Saturday, March 22, 2014

Depression: Knowing When It's Not A Sad Spell

It's easy to say after a hard day, "I'm depressed", but when you think of it, most of us will have forgotten that we even said that by the next day or at least within a few days. Any normal human being will go through a rough time when they lose a loved one to death or separation, when they can't figure out how to pay the next bill, when they haven't slept in months due to a new baby or when the sun hasn't shone in three weeks. So, even though at that moment it does seem serious, when do you know if it's the real thing? When does it become a clinical depression?

Any item in the list of the most common symptoms of depression can be due to other causes, like a physical disorder or illness. And anybody can be feeling at least one symptom at any given time. So before you go and diagnose yourself with clinical depression, make sure you're suffering from more that one symptom and talk to your doctor.

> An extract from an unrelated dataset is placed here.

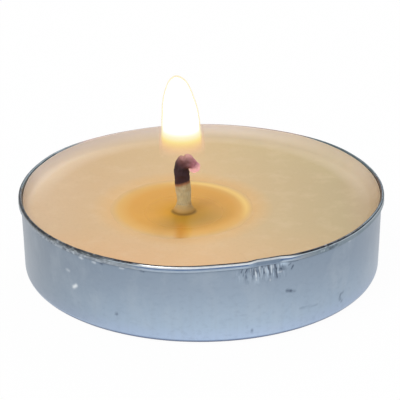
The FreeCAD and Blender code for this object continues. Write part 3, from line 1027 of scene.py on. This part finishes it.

A person suffering from a clinical depression will usually experience these symptoms:

- A difficulty falling asleep and/or sleeping through the night. They may also wake up early and be unable to go back to sleep. Many feel that they dream all night, the dreams often being of a very disturbing nature.

- A feeling of complete exhaustion with not even enough energy to carry out daily tasks.

- A constant feeling of sadness and misery. Not even the things that usually bring them joy have any effect. They will start crying for no specific reason.

- Feeling that they are a failure in every aspect. They may ponder on the past and the mistakes they have made in the past, are making in the present and will make in the future. This all brings on a feeling of hopelessness, as if life will not get any better and is ultimately not even worth living. Though a depressive person might not be suicidal, in many cases thought of death and suicide are constantly in the back of their mind.

- A person suffering from a depression will either not want to see anyone at all or be terrified of being left alone.

- They have no interest and joy in things that they used to love, such as hobbies. In most cases, interest in sex will disappear completely. Though they may not have an appetite, they might stuff themselves with food to find comfort.

- Though depressed people often seem subdued, they might become irritable and angry for little or no reason.

- Low self-esteem and lack of confidence.

- A feeling that life is unfair.

- Though they might spend the day not doing anything and without the will to do anything, they still feel that life is passing them by.

Depression not only causes emotional pain, in many cases it also brings on physical pain, such as back pain and headaches. These usually cannot be explained by the medical profession and will not go away through treatment such as therapeutic massages or medication. Other physical symptoms of depression are constipation or other digestive problems, chest pain and dizziness. Any of these conditions could imply something else and should be checked out by a doctor. If the patient has a tendency to suffer depression, it should be mentioned to the physician.